◆ **Task to carry out**: Reproduce the line that holds "What parts and" together with all the lines after it up to the end of the entries.

-- Data to use start --

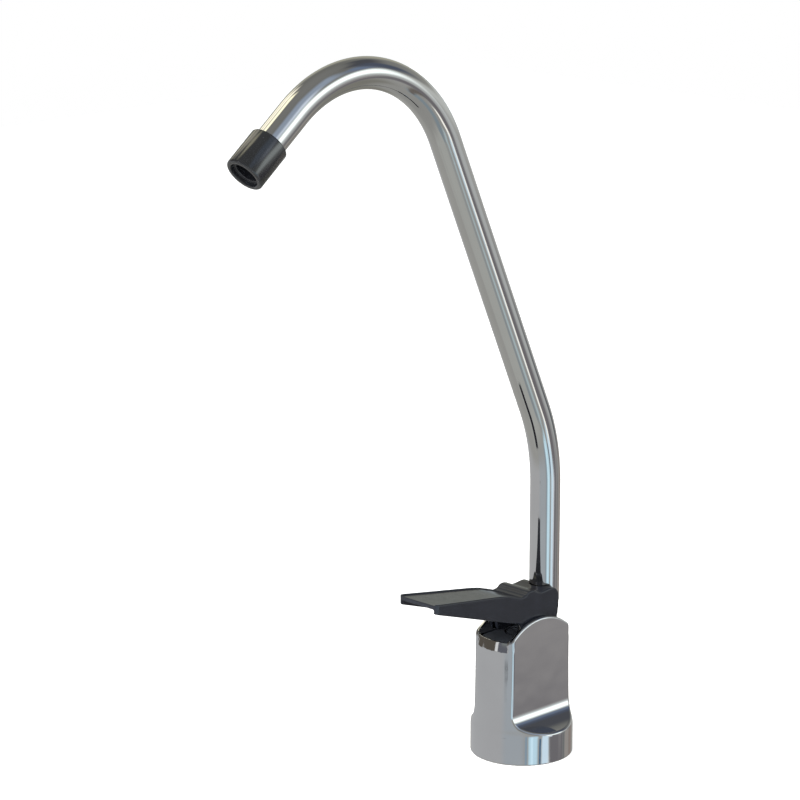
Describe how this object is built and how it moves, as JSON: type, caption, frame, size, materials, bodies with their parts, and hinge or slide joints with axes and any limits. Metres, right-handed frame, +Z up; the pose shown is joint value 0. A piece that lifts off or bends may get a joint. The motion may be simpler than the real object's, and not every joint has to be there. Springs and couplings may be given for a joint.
{
  "type": "drinking water faucet",
  "caption": "Long-reach drinking water faucet: flatted chrome body, black press lever on a lifting stem valve, swivelling bent spout with black tip, threaded shank.",
  "frame": {"origin": "on the body's vertical axis at the deck, in the plane of the base ring that stands on the deck", "axes": "+Z up along the body's axis, -Y forward where the lever and the spout point, +X to the side"},
  "size_m": [0.034, 0.1424, 0.2931],
  "materials": {
    "chrome": "polished chrome plate",
    "black_moulding": "satin-gloss black moulding",
    "brass": "turned brass",
    "steel": "plain stainless steel",
    "rubber": "matt black rubber"
  },
  "bodies": {
    "root": {"body_shell": "chrome", "valve_body": "black_moulding", "gland_nut": "black_moulding", "stem_o_ring": "rubber", "shank": "brass", "shank_o_ring": "rubber", "base_gasket": "rubber", "deck_washer": "rubber", "clamp_washer": "steel", "lock_washer": "steel", "mounting_nut": "brass", "inlet_nut": "brass", "inlet_sleeve": "brass"},
    "stem_group": {"stem": "steel", "valve_seal": "rubber", "seal_cup": "brass", "return_spring": "steel", "t_bar": "brass", "lock_nut": "brass"},
    "lever_group": {"lever": "black_moulding"},
    "spout_group": {"spout_tube": "chrome", "spout_foot": "black_moulding", "spout_o_ring_upper": "rubber", "spout_o_ring_lower": "rubber", "spout_clip": "steel", "spout_tip": "black_moulding"}
  },
  "joints": [
    {"name": "stem_lift", "type": "slide", "parent": "root", "child": "stem_group", "axis": [0, 0, 1], "range_m": [0, 0.0017], "stiffness_N_per_m": 1500, "springref_m": -0.002, "deforming": ["return_spring"]},
    {"name": "lever_press", "type": "hinge", "parent": "stem_group", "child": "lever_group", "pos_m": [0, 0, 0.05], "axis": [1, 0, 0], "range_deg": [0, 15]},
    {"name": "spout_swivel", "type": "hinge", "parent": "root", "child": "spout_group", "pos_m": [0, 0.01035, 0.05], "axis": [0, 0, 1], "continuous": true}
  ],
  "couplings": [
    {"joint": "lever_press", "follows": "stem_lift", "rad_per_m": 154}
  ]
}
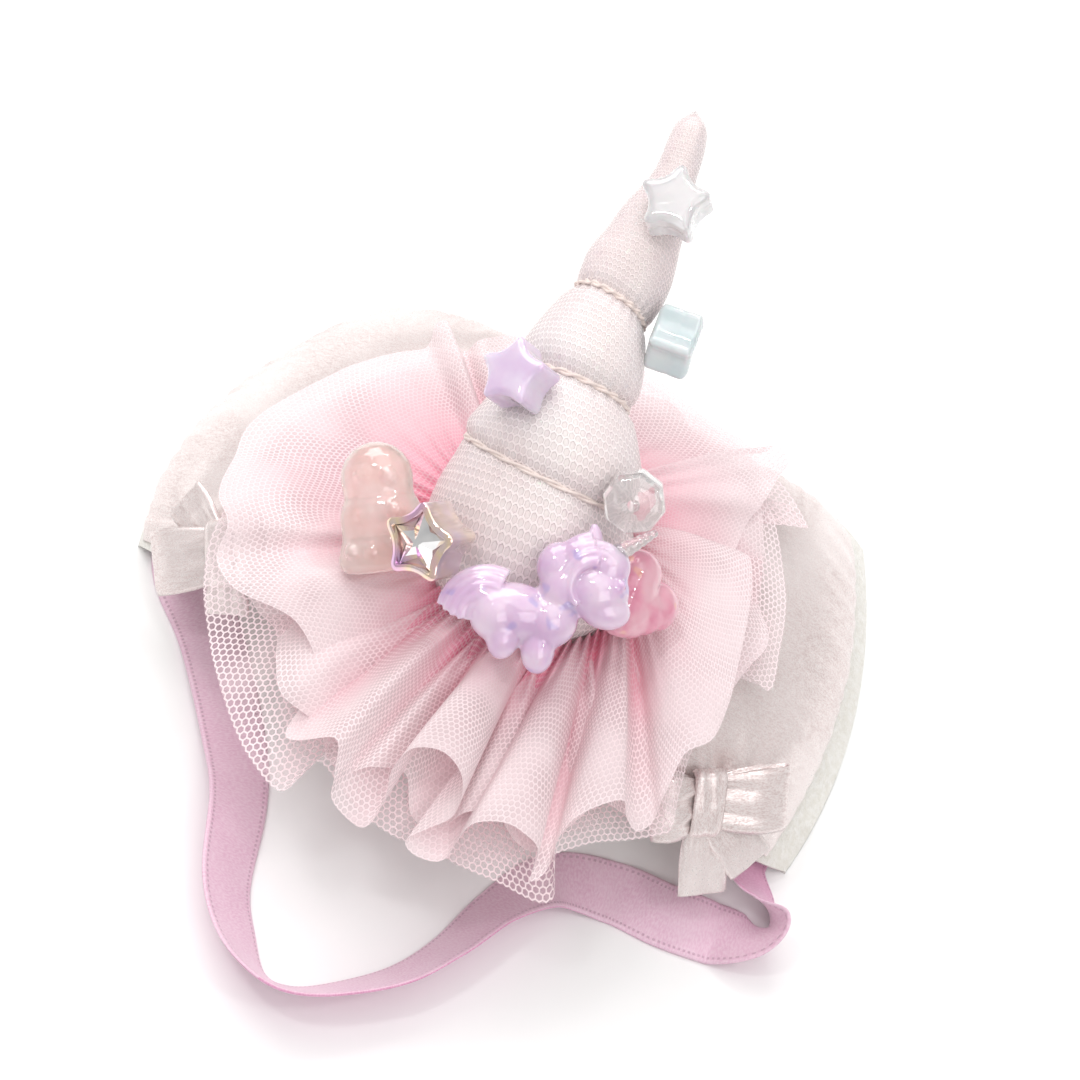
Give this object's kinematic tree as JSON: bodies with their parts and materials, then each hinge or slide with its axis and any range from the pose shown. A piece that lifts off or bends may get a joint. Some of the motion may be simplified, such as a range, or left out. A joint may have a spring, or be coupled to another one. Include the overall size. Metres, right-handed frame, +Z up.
{
  "type": "unicorn horn headband",
  "caption": "Padded satin pet headpiece with a stuffed unicorn horn, gathered tulle ruffle, sewn-on beads, satin bows and a ribbon chin strap.",
  "frame": {"origin": "middle of the footprint, on the surface that the piece rests on", "axes": "+Z up, -Y to the front where the chin strap lies, +X towards the wearer's left"},
  "size_m": [0.1296, 0.1289, 0.0885],
  "materials": {
    "pearl_satin": "sheeny twill satin over padding",
    "cream_felt": "matt felt",
    "white_net": "glittering white net over stuffing",
    "cream_thread": "wound thread",
    "pink_tulle": "gathered see-through net",
    "mauve_velvet": "velvet ribbon with stitched edges",
    "pearl_resin": "milky clear",
    "blue_resin": "pale blue clear",
    "lilac_resin": "milky lilac",
    "clear_resin": "clear, cut",
    "peach_resin": "clear peach with pearl sheen",
    "rose_plating": "plated, iridescent",
    "cut_crystal": "silvered cut stone",
    "orchid_resin": "translucent lilac",
    "rose_pearl": "pearl pink over orange"
  },
  "bodies": {
    "root": {"base_pad": "pearl_satin", "felt_backing": "cream_felt", "horn": "white_net", "horn_thread_1": "cream_thread", "horn_thread_2": "cream_thread", "horn_thread_3": "cream_thread", "ruffle_lower": "pink_tulle", "ruffle_upper": "pink_tulle", "chin_strap": "mauve_velvet", "white_star_bead": "pearl_resin", "blue_star_bead": "blue_resin", "lilac_star_bead": "lilac_resin", "clear_rondelle_bead": "clear_resin", "peach_bubble_bead": "peach_resin", "star_setting": "rose_plating", "star_crystal": "cut_crystal", "unicorn_charm": "orchid_resin", "rose_heart_bead": "rose_pearl", "right_bow": "pearl_satin", "right_bow_knot": "pearl_satin", "left_bow": "pearl_satin", "left_bow_knot": "pearl_satin"}
  },
  "joints": []
}
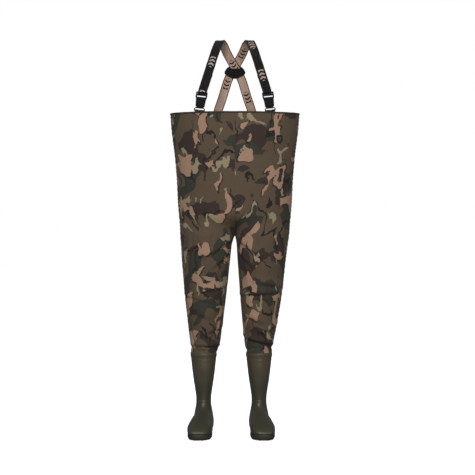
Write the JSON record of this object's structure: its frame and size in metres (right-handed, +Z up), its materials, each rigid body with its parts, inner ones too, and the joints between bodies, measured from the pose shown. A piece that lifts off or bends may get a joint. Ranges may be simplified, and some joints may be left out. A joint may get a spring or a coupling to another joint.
{
  "type": "chest waders",
  "caption": "Chest-high waders with a camouflage fabric body, moulded boots, crossed elastic braces and two side-release buckles.",
  "frame": {"origin": "on the floor between the two boots, at the middle of the object's box", "axes": "+Z up; the wearer faces -Y; +X is the wearer's left"},
  "size_m": [0.5444, 0.3452, 1.6568],
  "materials": {
    "camo_fabric": "woven polyester with a camouflage print, PVC coated inside",
    "lining_tape": "smooth heat-sealed tape",
    "hem_tape": "ribbed binding tape",
    "boot_pvc": "satin moulded PVC",
    "boot_sole": "matt moulded PVC with cleats",
    "insole_foam": "knitted face on foam",
    "webbing": "ribbed elastic webbing",
    "buckle_plastic": "moulded acetal",
    "patch_leather": "grained synthetic leather",
    "badge_rubber": "moulded soft rubber"
  },
  "bodies": {
    "root": {"left_front_torso_panel": "camo_fabric", "right_front_torso_panel": "camo_fabric", "left_back_torso_panel": "camo_fabric", "right_back_torso_panel": "camo_fabric", "hem_binding": "hem_tape", "front_seam_tape": "lining_tape", "back_seam_tape": "lining_tape", "chest_badge": "badge_rubber", "left_chest_tab": "webbing", "right_chest_tab": "webbing", "left_buckle_plug": "buckle_plastic", "right_buckle_plug": "buckle_plastic", "left_front_strap": "webbing", "right_front_strap": "webbing", "left_back_strap": "webbing", "right_back_strap": "webbing", "inner_cross_patch": "patch_leather", "outer_cross_patch": "patch_leather"},
    "left_thigh": {"left_front_thigh_panel": "camo_fabric", "left_back_thigh_panel": "camo_fabric", "left_front_hip_crease": "camo_fabric", "left_back_hip_crease": "camo_fabric"},
    "left_lower_leg": {"left_knee_crease": "camo_fabric", "left_front_shin_panel": "camo_fabric", "left_back_shin_panel": "camo_fabric", "left_boot_seal": "boot_pvc", "left_boot_upper": "boot_pvc", "left_outsole": "boot_sole", "left_insole": "insole_foam"},
    "left_buckle_socket": {"left_buckle_socket": "buckle_plastic", "left_strap_wrap": "webbing"},
    "left_strap_tail": {"left_strap_tail": "webbing"},
    "left_outer_prong": {"left_outer_prong": "buckle_plastic"},
    "left_inner_prong": {"left_inner_prong": "buckle_plastic"},
    "right_thigh": {"right_front_thigh_panel": "camo_fabric", "right_back_thigh_panel": "camo_fabric", "right_front_hip_crease": "camo_fabric", "right_back_hip_crease": "camo_fabric"},
    "right_lower_leg": {"right_knee_crease": "camo_fabric", "right_front_shin_panel": "camo_fabric", "right_back_shin_panel": "camo_fabric", "right_boot_seal": "boot_pvc", "right_boot_upper": "boot_pvc", "right_outsole": "boot_sole", "right_insole": "insole_foam"},
    "right_buckle_socket": {"right_buckle_socket": "buckle_plastic", "right_strap_wrap": "webbing"},
    "right_strap_tail": {"right_strap_tail": "webbing"},
    "right_outer_prong": {"right_outer_prong": "buckle_plastic"},
    "right_inner_prong": {"right_inner_prong": "buckle_plastic"}
  },
  "joints": [
    {"name": "left_hip", "type": "hinge", "parent": "root", "child": "left_thigh", "pos_m": [0.115, 0.036, 0.82], "axis": [-1, 0, 0], "range_deg": [-15, 75], "deforming": ["left_front_hip_crease", "left_back_hip_crease"]},
    {"name": "left_knee", "type": "hinge", "parent": "left_thigh", "child": "left_lower_leg", "pos_m": [0.1, 0.011, 0.53], "axis": [1, 0, 0], "range_deg": [0, 75], "deforming": ["left_knee_crease"]},
    {"name": "left_buckle_release", "type": "slide", "parent": "root", "child": "left_buckle_socket", "axis": [-0.1416, 0.0478, 0.9888], "range_m": [0, 0.035], "deforming": ["left_front_strap", "left_outer_prong", "left_inner_prong"]},
    {"name": "left_strap_adjust", "type": "slide", "parent": "left_buckle_socket", "child": "left_strap_tail", "axis": [-0.3, 0.0654, 0.9517], "range_m": [0, 0.06]},
    {"name": "left_outer_prong_squeeze", "type": "hinge", "parent": "root", "child": "left_outer_prong", "pos_m": [0.1553, -0.06401, 1.37694], "axis": [0.2811, -0.9558, 0.0865], "range_deg": [0, 7], "stiffness_Nm_per_rad": 0.2},
    {"name": "left_inner_prong_squeeze", "type": "hinge", "parent": "root", "child": "left_inner_prong", "pos_m": [0.13157, -0.07127, 1.37389], "axis": [-0.2811, 0.9558, -0.0865], "range_deg": [0, 7], "stiffness_Nm_per_rad": 0.2},
    {"name": "right_hip", "type": "hinge", "parent": "root", "child": "right_thigh", "pos_m": [-0.115, 0.036, 0.82], "axis": [-1, 0, 0], "range_deg": [-15, 75], "deforming": ["right_front_hip_crease", "right_back_hip_crease"]},
    {"name": "right_knee", "type": "hinge", "parent": "right_thigh", "child": "right_lower_leg", "pos_m": [-0.1, 0.011, 0.53], "axis": [1, 0, 0], "range_deg": [0, 75], "deforming": ["right_knee_crease"]},
    {"name": "right_buckle_release", "type": "slide", "parent": "root", "child": "right_buckle_socket", "axis": [0.1416, 0.0478, 0.9888], "range_m": [0, 0.035], "deforming": ["right_front_strap", "right_outer_prong", "right_inner_prong"]},
    {"name": "right_strap_adjust", "type": "slide", "parent": "right_buckle_socket", "child": "right_strap_tail", "axis": [0.3, 0.0654, 0.9517], "range_m": [0, 0.06]},
    {"name": "right_outer_prong_squeeze", "type": "hinge", "parent": "root", "child": "right_outer_prong", "pos_m": [-0.1553, -0.06401, 1.37694], "axis": [0.2811, 0.9558, -0.0865], "range_deg": [0, 7], "stiffness_Nm_per_rad": 0.2},
    {"name": "right_inner_prong_squeeze", "type": "hinge", "parent": "root", "child": "right_inner_prong", "pos_m": [-0.13157, -0.07127, 1.37389], "axis": [-0.2811, -0.9558, 0.0865], "range_deg": [0, 7], "stiffness_Nm_per_rad": 0.2}
  ],
  "couplings": [
    {"joint": "left_inner_prong_squeeze", "follows": "left_outer_prong_squeeze", "ratio": 1},
    {"joint": "right_inner_prong_squeeze", "follows": "right_outer_prong_squeeze", "ratio": 1}
  ]
}
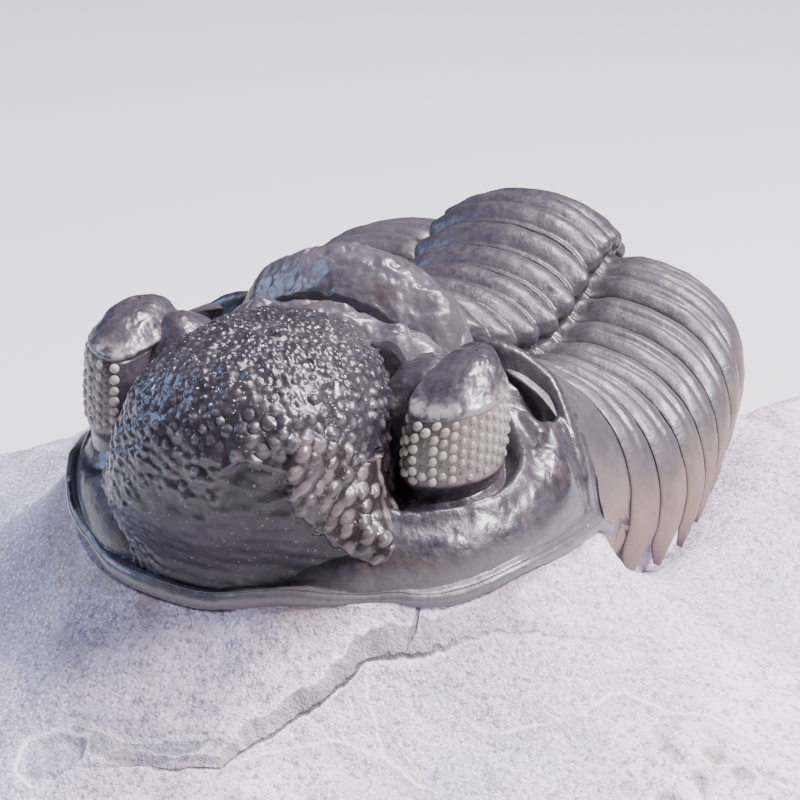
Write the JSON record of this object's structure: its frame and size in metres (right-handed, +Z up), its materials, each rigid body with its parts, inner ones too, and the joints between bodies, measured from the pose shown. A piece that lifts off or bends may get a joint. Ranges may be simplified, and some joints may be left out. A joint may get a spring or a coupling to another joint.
{
  "type": "trilobite fossil",
  "caption": "Trilobite fossil with a swollen pebbled head, compound eyes and an arched ribbed body, standing proud of a loose piece of pale limestone.",
  "frame": {"origin": "middle of the stone's box, at the level of its flat underside", "axes": "+Z up, -Y the way the head faces, +X the fossil's left side"},
  "size_m": [0.092, 0.082, 0.0387],
  "materials": {
    "fossil_shell": "dark brown-grey, waxed sheen",
    "pale_limestone": "matte, fine grained"
  },
  "bodies": {
    "root": {"matrix": "pale_limestone", "cephalon": "fossil_shell", "thorax_segment_01": "fossil_shell", "thorax_segment_02": "fossil_shell", "thorax_segment_03": "fossil_shell", "thorax_segment_04": "fossil_shell", "thorax_segment_05": "fossil_shell", "thorax_segment_06": "fossil_shell", "thorax_segment_07": "fossil_shell", "thorax_segment_08": "fossil_shell", "thorax_segment_09": "fossil_shell", "thorax_segment_10": "fossil_shell", "thorax_segment_11": "fossil_shell", "pygidium": "fossil_shell"}
  },
  "joints": []
}
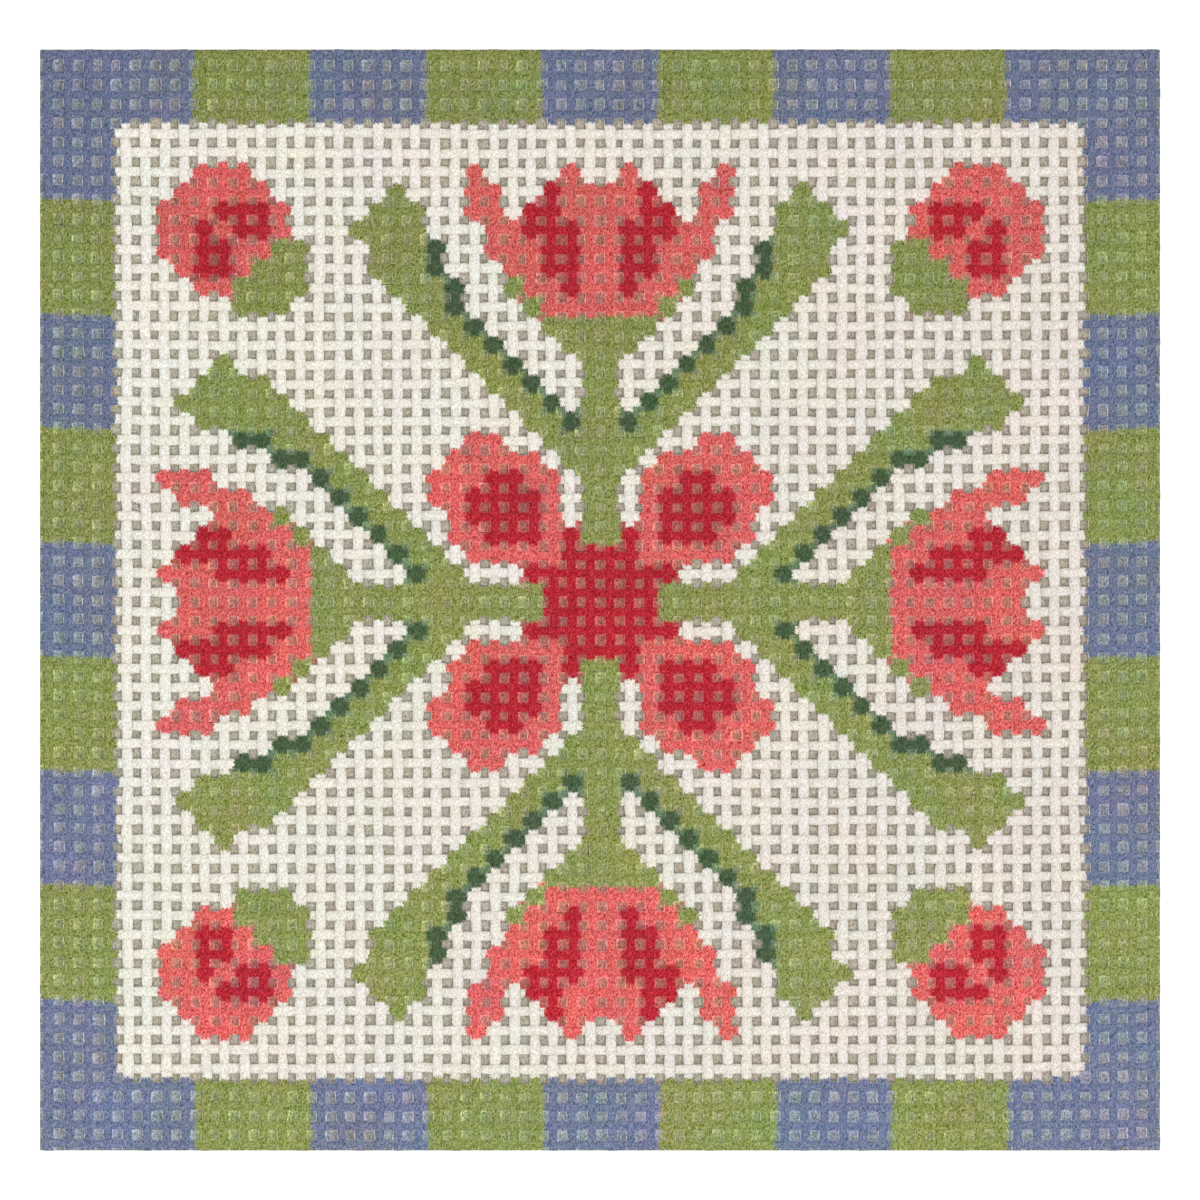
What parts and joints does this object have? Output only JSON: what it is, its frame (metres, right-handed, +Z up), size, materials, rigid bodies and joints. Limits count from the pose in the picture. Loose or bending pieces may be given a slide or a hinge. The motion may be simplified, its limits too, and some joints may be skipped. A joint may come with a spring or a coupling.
{
  "type": "needlepoint canvas panel",
  "caption": "Flat square of stiff open-weave cotton canvas, cut to size and hand-painted with a block border and a floral motif, for counted needlepoint stitching.",
  "frame": {"origin": "on the surface the panel lies on, under the middle of its cut outline", "axes": "+X across the warp threads to the right of the design, +Y to the top of the design, +Z up out of the painted side"},
  "size_m": [0.1132, 0.1114, 0.001],
  "materials": {
    "canvas": "sized single-thread cotton canvas, matt, with matt acrylic paint on its upper side"
  },
  "bodies": {
    "root": {"canvas": "canvas"}
  },
  "joints": []
}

-- Data to use end --

◆ **Result**:
What parts and joints does this object have? Output only JSON: what it is, its frame (metres, right-handed, +Z up), size, materials, rigid bodies and joints. Limits count from the pose in the picture. Loose or bending pieces may be given a slide or a hinge. The motion may be simplified, its limits too, and some joints may be skipped. A joint may come with a spring or a coupling.
{
  "type": "needlepoint canvas panel",
  "caption": "Flat square of stiff open-weave cotton canvas, cut to size and hand-painted with a block border and a floral motif, for counted needlepoint stitching.",
  "frame": {"origin": "on the surface the panel lies on, under the middle of its cut outline", "axes": "+X across the warp threads to the right of the design, +Y to the top of the design, +Z up out of the painted side"},
  "size_m": [0.1132, 0.1114, 0.001],
  "materials": {
    "canvas": "sized single-thread cotton canvas, matt, with matt acrylic paint on its upper side"
  },
  "bodies": {
    "root": {"canvas": "canvas"}
  },
  "joints": []
}